• **GIVEN INFORMATION**:
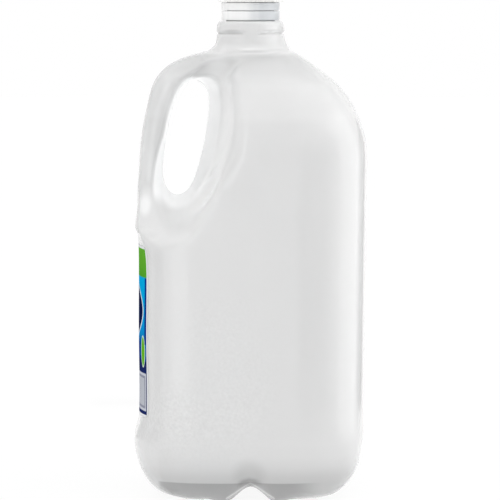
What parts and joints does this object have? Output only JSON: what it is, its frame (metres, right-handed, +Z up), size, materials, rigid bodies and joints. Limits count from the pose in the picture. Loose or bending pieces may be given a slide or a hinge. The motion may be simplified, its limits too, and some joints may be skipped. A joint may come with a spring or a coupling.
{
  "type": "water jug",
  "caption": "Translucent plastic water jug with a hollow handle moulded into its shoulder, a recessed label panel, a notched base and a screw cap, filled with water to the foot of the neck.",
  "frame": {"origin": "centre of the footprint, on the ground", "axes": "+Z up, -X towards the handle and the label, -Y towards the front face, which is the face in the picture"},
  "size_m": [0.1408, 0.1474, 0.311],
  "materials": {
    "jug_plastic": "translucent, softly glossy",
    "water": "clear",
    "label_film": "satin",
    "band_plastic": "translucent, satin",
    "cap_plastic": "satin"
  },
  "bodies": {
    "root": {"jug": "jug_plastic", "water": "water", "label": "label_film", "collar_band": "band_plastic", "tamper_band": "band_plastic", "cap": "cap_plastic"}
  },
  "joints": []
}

• **WHAT YOU NEED TO DO**: Would you reproduce the material above in full, exactly as given?

• **THE OUTPUT**:
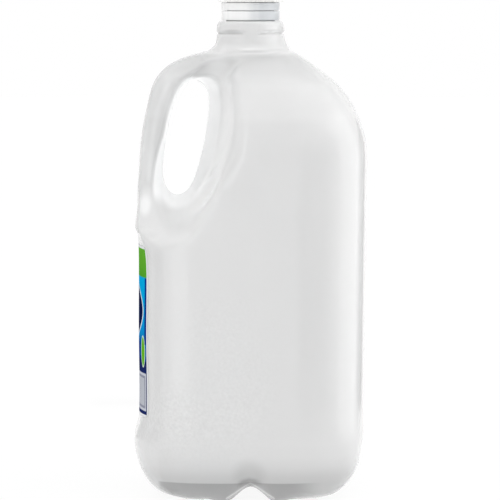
What parts and joints does this object have? Output only JSON: what it is, its frame (metres, right-handed, +Z up), size, materials, rigid bodies and joints. Limits count from the pose in the picture. Loose or bending pieces may be given a slide or a hinge. The motion may be simplified, its limits too, and some joints may be skipped. A joint may come with a spring or a coupling.
{
  "type": "water jug",
  "caption": "Translucent plastic water jug with a hollow handle moulded into its shoulder, a recessed label panel, a notched base and a screw cap, filled with water to the foot of the neck.",
  "frame": {"origin": "centre of the footprint, on the ground", "axes": "+Z up, -X towards the handle and the label, -Y towards the front face, which is the face in the picture"},
  "size_m": [0.1408, 0.1474, 0.311],
  "materials": {
    "jug_plastic": "translucent, softly glossy",
    "water": "clear",
    "label_film": "satin",
    "band_plastic": "translucent, satin",
    "cap_plastic": "satin"
  },
  "bodies": {
    "root": {"jug": "jug_plastic", "water": "water", "label": "label_film", "collar_band": "band_plastic", "tamper_band": "band_plastic", "cap": "cap_plastic"}
  },
  "joints": []
}